On this day in 1797 the German poet Heinrich Heine was born in Dusseldorf. Heine’s early lyrical poetry was well received and often set to music by, amongst others, Haydn and Schubert.
Later on he moved to Paris and distanced himself from Romanticism by adding irony and satire into his poetry, sometimes mocking the sentimental-romantic awe of nature in the work of his contemporaries. In Paris, Heine became friends with Karl Marx and shared some of his views. Many years later his work was banned by the Nazis.
Some of his writing seems oddly prophetic: “A play will be performed in Germany which will make the French Revolution look like an innocent idyll.” And “Where books are burned, then in the end people will be burned too”.

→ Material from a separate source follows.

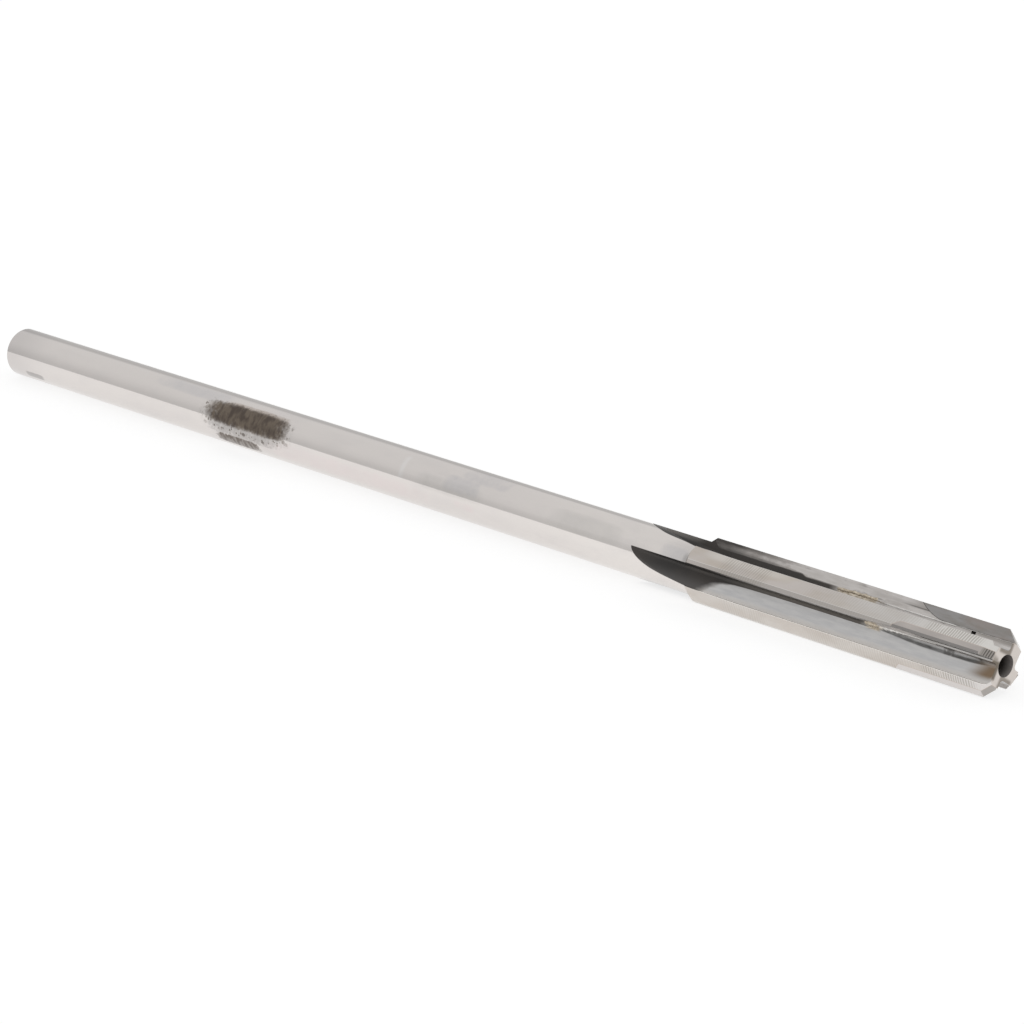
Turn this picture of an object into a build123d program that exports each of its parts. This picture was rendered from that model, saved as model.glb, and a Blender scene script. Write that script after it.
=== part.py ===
from build123d import *
import os
from math import radians, sqrt, tan

# Carbide-tipped machine reamer, right-hand cut, four straight flutes, straight shank.
# Millimetres. +X runs along the axis from the shank's end face to the nose, +Z is up.
# The origin is the centre of the shank's end face. The reamer lies as it rests on a flat
# surface, on its shank and beside the cutting edge of the third tooth.

# Driving dimensions: 6 in long, for a 0.270 in hole, with a 0.2265 in shank
overall_length = 152.4
cutting_diameter = 6.858
shank_diameter = 5.753
head_length = 38.6
coolant_bore_diameter = 2.2

# Where the four rake faces stand round the axis, from +Y towards +Z. They are unequally
# spaced, against chatter.
tooth_angles = [60, 150, 236, 325]

# Blank, turned and ground
shank_end_chamfer = 0.4
shoulder_ramp_length = 0.6

# Teeth. Sizes across a tooth are measured square to its rake face, from the plane
# through the axis that holds the cutting edge.
margin_width = 0.22
land_slope = 34.5
lead_chamfer_length = 1.0
lead_chamfer_angle = 45
lead_chamfer_relief = 21

# Flutes, ground with the rim of a large wheel that lifts out into the shank. They have
# their full depth from a little ahead of the shoulder.
full_depth_from_shoulder = 7.8
flute_floor_height = 1.335
flute_floor_width = 2.3
flute_back_angle = 73
flute_root_radius = 0.45
flute_wheel_radius = 70.0
flute_wheel_arc = 15

# Rake faces: the flute leaves stock on them. It is ground off at the nose, down to a ledge,
# and the grind then runs out backwards.
rake_stock = 0.2
rake_grind_length = 11.5
rake_grind_run_out = 5.0
rake_grind_depth = 1.2

# Brazed-in carbide tips and their joints. A tip's back end is round, as the cutter left
# its pocket; its length is at its foot.
tip_length = 7.9
tip_back_radius = 6.0
tip_depth = 1.18
tip_thickness = 0.75
braze_gap = 0.05

# Drops of braze that ran over the wall from each joint: how far each lies behind the back
# end of its tip, its height from the axis along the wall, and its radius
braze_drops = [
    [(-4.6, 2.16, 0.12), (-3.2, 2.14, 0.14), (-1.8, 2.15, 0.12), (-0.4, 2.13, 0.15), (1.0, 2.15, 0.13),
     (2.4, 2.14, 0.15), (3.6, 2.17, 0.14), (4.5, 2.24, 0.17), (5.2, 2.3, 0.2), (5.9, 2.28, 0.16),
     (6.6, 2.32, 0.22), (7.3, 2.26, 0.19), (8.0, 2.3, 0.21), (8.7, 2.23, 0.17), (9.4, 2.21, 0.2),
     (10.0, 2.19, 0.13)],
    [(-4.6, 2.16, 0.12), (-3.4, 2.14, 0.14), (-2.2, 2.1, 0.15), (-1.4, 2.03, 0.16), (-0.6, 1.95, 0.18),
     (0.2, 1.85, 0.22), (1.0, 1.76, 0.25), (1.7, 1.7, 0.31), (2.3, 1.64, 0.38), (3.0, 1.58, 0.42),
     (3.7, 1.56, 0.44), (4.2, 1.56, 0.32)],
    [(-4.8, 2.16, 0.12), (-4.1, 2.15, 0.15), (-3.4, 2.13, 0.18), (-2.8, 2.1, 0.22), (-2.2, 2.04, 0.18),
     (-1.7, 1.98, 0.13)],
    [(-4.4, 2.16, 0.13), (-3.7, 2.13, 0.16), (-3.1, 2.09, 0.19), (-2.5, 2.04, 0.22), (-1.9, 1.99, 0.17),
     (-1.4, 1.95, 0.12)],
]

# How deep a drop's centre lies in the wall, and how thick the necks between drops are, as
# shares of the drops' radii
drop_sink_share = 0.3
neck_share = 0.8

# Overrun of every cut past the surface that it leaves, and how much further than its
# run-out the rake grind goes, as a share of it
overrun = 1.0
run_out_excess_share = 0.1

# Derived sizes
cutting_radius = cutting_diameter / 2
shank_radius = shank_diameter / 2
bore_radius = coolant_bore_diameter / 2
head_start = overall_length - head_length
flute_full_depth_start = head_start + full_depth_from_shoulder
reach = cutting_radius + overrun
tip_floor = cutting_radius - tip_depth
tip_back = overall_length - tip_length - sqrt(2 * tip_back_radius * tip_depth - tip_depth**2)
teeth = range(len(tooth_angles))


def section_plane(x):
    """The plane square to the axis at x, with its own axes along Y and Z."""
    return Plane(origin=(x, 0, 0), x_dir=(0, 1, 0), z_dir=(1, 0, 0))


def block(x_range, y_range, z_range):
    """A block between the given limits."""
    size = [high - low for low, high in (x_range, y_range, z_range)]
    centre = [(high + low) / 2 for low, high in (x_range, y_range, z_range)]
    return Pos(*centre) * Box(*size)


def make_blank():
    """The turned blank: shank with a chamfered end, shoulder ramp, head, coolant bore right through."""
    ramp_end = head_start + shoulder_ramp_length
    outline = Polyline(
        (0, bore_radius),
        (0, shank_radius - shank_end_chamfer),
        (shank_end_chamfer, shank_radius),
        (head_start, shank_radius),
        (ramp_end, cutting_radius),
        (overall_length, cutting_radius),
        (overall_length, bore_radius),
        close=True,
    )
    return revolve(Plane.XZ * make_face(outline), Axis.X)


# The cutters below are drawn for a tooth whose rake face looks towards -Y, with its cutting
# edge straight above the axis. turned() then brings each to its own tooth.


def turned(shape, tooth):
    """The shape, turned about the axis to a tooth."""
    return Rot(tooth_angles[tooth] - 90, 0, 0) * shape


def flute_section():
    """Section of one flute: wall, rounded root, flat floor, and back that rises to the next heel."""
    height = reach - flute_floor_height
    back_run = height / tan(radians(flute_back_angle))
    root = (-rake_stock, flute_floor_height)
    outline = Polyline(
        (-rake_stock, reach),
        root,
        (-flute_floor_width, flute_floor_height),
        (-flute_floor_width - back_run, reach),
        close=True,
    )
    section = make_face(outline)
    root_corner = section.vertices().sort_by_distance((*root, 0))[0]
    return fillet(root_corner, flute_root_radius)


def flute_cutter():
    """The straight flute from the nose, and the arc in which the wheel leaves the work."""
    section = section_plane(flute_full_depth_start) * flute_section()
    straight = extrude(section, amount=overall_length + overrun - flute_full_depth_start)
    wheel_centre = (flute_full_depth_start, 0, flute_floor_height + flute_wheel_radius)
    run_out = revolve(section, Axis(wheel_centre, (0, 1, 0)), flute_wheel_arc)
    return straight + run_out


def land_cutter():
    """The flat that backs off a land, from the margin down to the heel."""
    margin_height = sqrt(cutting_radius**2 - margin_width**2)
    drop = (reach - margin_width) * tan(radians(land_slope))
    outline = Polyline(
        (margin_width, margin_height),
        (reach, margin_height - drop),
        (reach, reach),
        (margin_width, reach),
        close=True,
    )
    return extrude(section_plane(head_start) * make_face(outline), amount=head_length + overrun)


def rake_cutter():
    """The rake grind: it takes the stock off the outer part of the wall, less and less towards its back end."""
    flat_end = overall_length - rake_grind_length
    slope_end = flat_end - rake_grind_run_out * (1 + run_out_excess_share)
    outline = Polyline(
        (overall_length + overrun, 0),
        (flat_end, 0),
        (slope_end, -rake_stock * (1 + run_out_excess_share)),
        (slope_end, -rake_stock - overrun),
        (overall_length + overrun, -rake_stock - overrun),
        close=True,
    )
    ledge = Plane(origin=(0, 0, cutting_radius - rake_grind_depth))
    return extrude(ledge * make_face(outline), amount=rake_grind_depth + overrun)


def chamfer_cutter():
    """The lead chamfer of one tooth, a flat that falls away behind its cutting edge."""
    outer_end = overall_length - lead_chamfer_length
    along = tan(radians(lead_chamfer_angle))
    behind = tan(radians(lead_chamfer_relief))
    face = Plane(
        origin=(outer_end, 0, cutting_radius),
        x_dir=(0, -1, behind),
        z_dir=(along, behind, 1),
    )
    return extrude(face * Rectangle(4 * reach, 4 * reach), amount=2 * reach)


def tip_space(joint=0):
    """The room that one tip takes, grown by the thickness of its joint behind, below and at its end."""
    radius = tip_back_radius + joint
    foot_start = overall_length - tip_length
    x_range = (foot_start - radius, overall_length + overrun)
    y_range = (-rake_stock - overrun, tip_thickness + joint)
    z_range = (tip_floor - joint, tip_floor + radius + overrun)
    space = block(x_range, y_range, z_range)
    heel = space.edges().filter_by(Axis.Y).group_by(Axis.X)[0].sort_by(Axis.Z)[0]
    return fillet(heel, radius)


def run_of_braze(drops):
    """The braze that ran over the wall: drops, each joined to the next by a tapered neck."""
    run = Part()
    radii = [radius for behind, height, radius in drops]
    centres = [
        (tip_back - behind, radius * drop_sink_share - rake_stock, height)
        for behind, height, radius in drops
    ]
    for centre, radius in zip(centres, radii):
        run += Pos(*centre) * Sphere(radius)
    for start, end, start_radius, end_radius in zip(centres, centres[1:], radii, radii[1:]):
        step = Vector(*end) - Vector(*start)
        neck = Plane(origin=start, z_dir=step)
        run += loft([
            neck * Circle(start_radius * neck_share),
            neck.offset(step.length) * Circle(end_radius * neck_share),
        ])
    return run


def make_ground_blank():
    """The blank with all its flutes, lands, rake faces and chamfers ground."""
    ground = make_blank()
    for tooth in teeth:
        for cutter in (flute_cutter(), land_cutter(), rake_cutter(), chamfer_cutter()):
            ground -= turned(cutter, tooth)
    return ground


def make_tip(ground, tooth):
    """One carbide tip, flush with the ground faces of its tooth."""
    return ground & turned(tip_space(), tooth)


def make_braze(ground, tooth):
    """One braze joint: the layer behind, below and at the end of a tip, and what ran over the wall."""
    layer = (ground & turned(tip_space(braze_gap), tooth)) - turned(tip_space(), tooth)
    run = turned(run_of_braze(braze_drops[tooth]) - rake_cutter(), tooth) - ground
    return layer + run


def make_body(ground):
    """The steel body, with a pocket for each tip and its braze."""
    body = ground
    for tooth in teeth:
        body -= turned(tip_space(braze_gap), tooth)
    return body


def single_solid(shape):
    """The one solid of a shape."""
    return max(shape.solids(), key=lambda solid: solid.volume)


def main():
    os.makedirs("parts", exist_ok=True)
    ground = make_ground_blank()
    parts = {"reamer_body": make_body(ground)}
    for tooth in teeth:
        parts[f"carbide_tip_{tooth + 1}"] = make_tip(ground, tooth)
        parts[f"braze_{tooth + 1}"] = make_braze(ground, tooth)
    for name, shape in parts.items():
        print(name, len(shape.solids()), [round(s.volume, 4) for s in shape.solids()])
        export_step(single_solid(shape), f"parts/{name}.step")


main()
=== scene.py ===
from math import pi, radians, tan

import bpy
from mathutils import Matrix, Vector


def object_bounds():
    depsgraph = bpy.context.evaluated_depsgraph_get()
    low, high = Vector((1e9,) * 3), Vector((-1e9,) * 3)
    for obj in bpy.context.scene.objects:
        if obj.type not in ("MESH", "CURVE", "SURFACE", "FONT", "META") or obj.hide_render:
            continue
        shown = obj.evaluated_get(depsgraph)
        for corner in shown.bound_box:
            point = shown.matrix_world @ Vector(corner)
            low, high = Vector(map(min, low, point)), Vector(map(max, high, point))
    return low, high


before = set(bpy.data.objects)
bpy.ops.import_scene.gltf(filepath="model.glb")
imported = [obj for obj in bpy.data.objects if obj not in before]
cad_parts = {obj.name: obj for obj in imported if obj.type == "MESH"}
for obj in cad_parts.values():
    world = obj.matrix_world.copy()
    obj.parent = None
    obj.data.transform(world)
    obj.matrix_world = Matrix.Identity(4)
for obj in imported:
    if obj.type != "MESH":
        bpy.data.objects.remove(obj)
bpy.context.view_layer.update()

# Places on the reamer are in millimetres along its axis and in degrees round it, from +Y
# towards +Z. A tooth's sector holds its land, its rake face and the flute in front of it.
MM = 0.001
SHOULDER = 113.8
NOSE = 152.4
BORE_RADIUS = 1.1
CUTTING_RADIUS = 3.429
TOOTH_TURNS = (60, 150, 236, 325)
SECTOR_STARTS = (27, 122, 212, 298)
FLUTE_FLOOR = 1.335
FLUTE_WIDTH = 2.3
FLUTE_BACK_SLOPE = tan(radians(73))
WHEEL_RADIUS = 70.0
WHEEL_LIFT = 121.6
RAKE_STOCK = 0.2
RAKE_LEDGE = 2.229
RAKE_RUN_OUT = (141.6, 135.2)
CHAMFER_RIPPLE_PITCH = 0.175
SMUDGE_SQUARENESS = 5.0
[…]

Here is one of his best known poems from his lyrical period, Lorelei, translated by A S Kline:
I don’t know what it could mean,
Or why I’m so sad: I find,
A fairy-tale, from times unseen,
Won’t vanish from my mind.
The air is cool and it darkens,
And quiet flows the Rhine:
The tops of the mountains sparkle,
In evening’s after-shine.
The loveliest of maidens,
She’s wonderful, sits there,
Her golden jewels glisten,
She combs her golden hair.
She combs it with a comb of gold,
And sings a song as well:
Its strangeness too is old
And casts a powerful spell.
It grips the boatman in his boat
With a wild pang of woe:
He only looks up to the heights,
Can’t see the rocks below.
The waves end by swallowing
The boat and its boatman,
That’s what, by her singing,
The Lorelei has done.
Today I ask that I am steadfast in pursuing my goals in life and not be lured from them by the Lorelei of instant gratification.